Intervention de Jean-Pierre Marguénaud

Réunion du 8 juin 2016 à 16h30
Commission d'enquête sur les conditions d'abattage des animaux de boucherie dans les abattoirs français

Jean-Pierre Marguénaud, professeur à l'Université de Limoges :

L'ajout à l'article 515-14 du code civil d'une référence aux impératifs biologiques de l'espèce, madame Abeille, n'aurait pas changé grand-chose pour les animaux d'abattoir : une fois qu'ils en ont franchi la porte, les conditions compatibles avec lesdits impératifs ne me paraissent pas devoir revêtir une signification pendant bien longtemps… Je pense même que l'absence à cet article de référence aux impératifs biologiques de l'espèce est une bonne chose dans la mesure où, du coup, l'article L. 214-1 du code rural n'a pas été abrogé. Le fait que l'article 515-14 précise que « les animaux sont des êtres vivants doués de sensibilité », sans autre précision, permet la protection de la sensibilité des animaux sauvages, sans propriétaires et d'ores et déjà placés dans des conditions compatibles avec les impératifs biologiques de leur espèce. Vous l'avez d'ailleurs fort bien compris, puisque je crois me souvenir qu'en 2014 vous aviez fait voter par la commission du développement durable un amendement étendant, au nom de la cohérence avec le futur article, la répression des actes de cruauté envers les animaux sauvages.

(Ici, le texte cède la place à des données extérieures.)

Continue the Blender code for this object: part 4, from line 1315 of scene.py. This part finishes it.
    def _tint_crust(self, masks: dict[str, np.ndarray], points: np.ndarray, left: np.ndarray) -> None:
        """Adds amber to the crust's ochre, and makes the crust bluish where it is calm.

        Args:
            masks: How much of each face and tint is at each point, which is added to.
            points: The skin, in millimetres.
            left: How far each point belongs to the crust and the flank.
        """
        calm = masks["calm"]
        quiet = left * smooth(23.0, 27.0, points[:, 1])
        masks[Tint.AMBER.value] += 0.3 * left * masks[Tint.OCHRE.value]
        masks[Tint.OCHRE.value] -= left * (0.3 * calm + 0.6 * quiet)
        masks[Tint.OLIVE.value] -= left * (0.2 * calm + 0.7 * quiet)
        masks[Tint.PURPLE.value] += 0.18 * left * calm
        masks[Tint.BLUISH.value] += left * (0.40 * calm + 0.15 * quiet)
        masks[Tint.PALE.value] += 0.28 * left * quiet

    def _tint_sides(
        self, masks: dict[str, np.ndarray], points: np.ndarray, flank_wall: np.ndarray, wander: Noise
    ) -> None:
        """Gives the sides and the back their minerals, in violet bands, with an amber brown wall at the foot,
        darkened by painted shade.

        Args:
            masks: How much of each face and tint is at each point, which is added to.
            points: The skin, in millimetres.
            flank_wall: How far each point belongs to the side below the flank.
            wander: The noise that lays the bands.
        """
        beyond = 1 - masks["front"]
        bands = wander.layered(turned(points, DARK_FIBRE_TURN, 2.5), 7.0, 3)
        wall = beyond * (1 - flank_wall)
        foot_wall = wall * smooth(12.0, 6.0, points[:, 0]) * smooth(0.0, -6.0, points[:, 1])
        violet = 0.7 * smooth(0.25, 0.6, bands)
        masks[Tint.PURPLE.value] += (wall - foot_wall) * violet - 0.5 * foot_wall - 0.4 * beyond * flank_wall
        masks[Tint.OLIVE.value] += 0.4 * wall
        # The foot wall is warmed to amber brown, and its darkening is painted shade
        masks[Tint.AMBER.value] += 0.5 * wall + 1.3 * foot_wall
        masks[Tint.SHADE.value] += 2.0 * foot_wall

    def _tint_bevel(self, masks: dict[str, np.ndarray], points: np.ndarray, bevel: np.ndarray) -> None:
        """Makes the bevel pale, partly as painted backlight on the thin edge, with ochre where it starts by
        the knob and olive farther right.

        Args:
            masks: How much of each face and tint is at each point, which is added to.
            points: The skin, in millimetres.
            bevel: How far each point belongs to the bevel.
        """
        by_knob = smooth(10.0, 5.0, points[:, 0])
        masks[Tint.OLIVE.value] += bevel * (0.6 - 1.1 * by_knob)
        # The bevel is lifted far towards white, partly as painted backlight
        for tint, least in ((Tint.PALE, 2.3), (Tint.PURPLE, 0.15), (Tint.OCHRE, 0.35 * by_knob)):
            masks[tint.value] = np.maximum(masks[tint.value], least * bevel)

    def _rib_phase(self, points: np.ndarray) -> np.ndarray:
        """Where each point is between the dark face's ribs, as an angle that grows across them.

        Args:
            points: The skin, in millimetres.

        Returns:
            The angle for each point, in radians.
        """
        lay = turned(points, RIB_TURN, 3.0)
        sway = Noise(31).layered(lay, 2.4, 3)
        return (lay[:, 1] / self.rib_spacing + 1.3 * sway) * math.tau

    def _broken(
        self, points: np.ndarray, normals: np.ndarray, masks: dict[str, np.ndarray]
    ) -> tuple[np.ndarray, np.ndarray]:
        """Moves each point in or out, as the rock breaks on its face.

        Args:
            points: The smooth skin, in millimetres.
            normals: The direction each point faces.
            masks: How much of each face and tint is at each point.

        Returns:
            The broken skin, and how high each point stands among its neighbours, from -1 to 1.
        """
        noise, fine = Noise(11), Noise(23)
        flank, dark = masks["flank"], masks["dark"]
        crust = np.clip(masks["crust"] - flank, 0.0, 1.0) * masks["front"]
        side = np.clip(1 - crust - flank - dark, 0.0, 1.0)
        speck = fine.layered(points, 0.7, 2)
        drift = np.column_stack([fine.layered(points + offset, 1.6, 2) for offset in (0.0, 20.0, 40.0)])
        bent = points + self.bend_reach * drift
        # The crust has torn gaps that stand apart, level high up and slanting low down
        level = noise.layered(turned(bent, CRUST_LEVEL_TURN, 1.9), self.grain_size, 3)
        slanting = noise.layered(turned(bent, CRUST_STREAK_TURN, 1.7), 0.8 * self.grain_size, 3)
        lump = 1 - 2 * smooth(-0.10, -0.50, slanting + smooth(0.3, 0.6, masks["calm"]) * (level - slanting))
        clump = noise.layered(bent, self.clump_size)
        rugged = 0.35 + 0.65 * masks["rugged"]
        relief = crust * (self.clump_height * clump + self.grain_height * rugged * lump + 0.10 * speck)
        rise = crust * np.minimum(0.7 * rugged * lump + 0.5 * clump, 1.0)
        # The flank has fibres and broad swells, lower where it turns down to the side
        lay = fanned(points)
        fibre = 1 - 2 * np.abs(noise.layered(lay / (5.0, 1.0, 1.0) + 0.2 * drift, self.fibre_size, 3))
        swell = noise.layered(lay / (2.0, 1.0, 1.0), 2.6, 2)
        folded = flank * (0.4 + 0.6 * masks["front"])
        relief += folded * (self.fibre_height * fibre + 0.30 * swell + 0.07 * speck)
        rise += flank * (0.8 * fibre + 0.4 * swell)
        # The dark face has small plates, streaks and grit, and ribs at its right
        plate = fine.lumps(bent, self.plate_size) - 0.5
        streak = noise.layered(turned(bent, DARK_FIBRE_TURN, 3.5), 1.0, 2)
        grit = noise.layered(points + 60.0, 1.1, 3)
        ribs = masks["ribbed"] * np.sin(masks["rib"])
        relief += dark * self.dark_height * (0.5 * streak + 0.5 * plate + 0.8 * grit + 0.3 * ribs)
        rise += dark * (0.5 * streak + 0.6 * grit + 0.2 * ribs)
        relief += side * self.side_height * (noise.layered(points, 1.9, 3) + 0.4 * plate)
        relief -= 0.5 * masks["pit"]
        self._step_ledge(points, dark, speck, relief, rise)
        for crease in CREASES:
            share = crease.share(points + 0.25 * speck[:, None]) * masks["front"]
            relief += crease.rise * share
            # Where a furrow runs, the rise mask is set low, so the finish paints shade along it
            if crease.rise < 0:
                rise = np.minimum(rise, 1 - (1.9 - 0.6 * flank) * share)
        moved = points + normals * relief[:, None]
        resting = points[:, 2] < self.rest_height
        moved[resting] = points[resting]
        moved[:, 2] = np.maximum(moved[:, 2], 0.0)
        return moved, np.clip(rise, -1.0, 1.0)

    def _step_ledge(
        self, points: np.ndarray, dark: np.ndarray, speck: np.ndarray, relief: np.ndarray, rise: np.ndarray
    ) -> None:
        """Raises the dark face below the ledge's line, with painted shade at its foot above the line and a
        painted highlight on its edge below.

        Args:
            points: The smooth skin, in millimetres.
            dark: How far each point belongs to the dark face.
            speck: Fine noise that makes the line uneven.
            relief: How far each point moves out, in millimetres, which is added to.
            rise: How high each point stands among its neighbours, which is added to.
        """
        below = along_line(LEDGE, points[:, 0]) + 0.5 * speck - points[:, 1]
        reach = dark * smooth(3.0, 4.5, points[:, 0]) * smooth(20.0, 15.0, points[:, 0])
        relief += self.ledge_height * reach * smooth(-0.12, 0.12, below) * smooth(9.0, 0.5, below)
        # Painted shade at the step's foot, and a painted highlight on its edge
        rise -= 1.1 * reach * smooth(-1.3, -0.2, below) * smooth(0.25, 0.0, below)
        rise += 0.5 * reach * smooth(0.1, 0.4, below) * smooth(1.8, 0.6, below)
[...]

Le Québec a lui aussi modifié son code civil, le 4 décembre 2015, en s'inspirant directement de la réforme française et l'article correspondant se réfère aux impératifs biologiques de l'espèce. Seulement, ce pays était tellement en retard qu'il n'avait pas l'équivalent de l'article L. 214-1 de notre code rural. Cela consolide notre avance…

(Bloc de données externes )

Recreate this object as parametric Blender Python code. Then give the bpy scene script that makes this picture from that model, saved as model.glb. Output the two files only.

On a également évoqué la nécessité. Du point de vue strictement juridique un point me paraît assez intéressant. Jusqu'en 1999, les actes visés par l'article 521-1 du code pénal qui, aujourd'hui, réprime « le fait, publiquement ou non, d'exercer des sévices graves, ou de nature sexuelle, ou de commettre un acte de cruauté envers un animal […] », étaient les actes commis « sans nécessité ». Si cette dernière disposition a été supprimée en 1999, elle subsiste dans les contraventions pour mauvais traitements et atteintes volontaires à la vie des animaux domestiques, apprivoisés ou tenus en captivité. Par souci de cohérence, il conviendrait de supprimer, dans ce dernier cas, la référence à la nécessité, à l'occasion de la réforme du code pénal.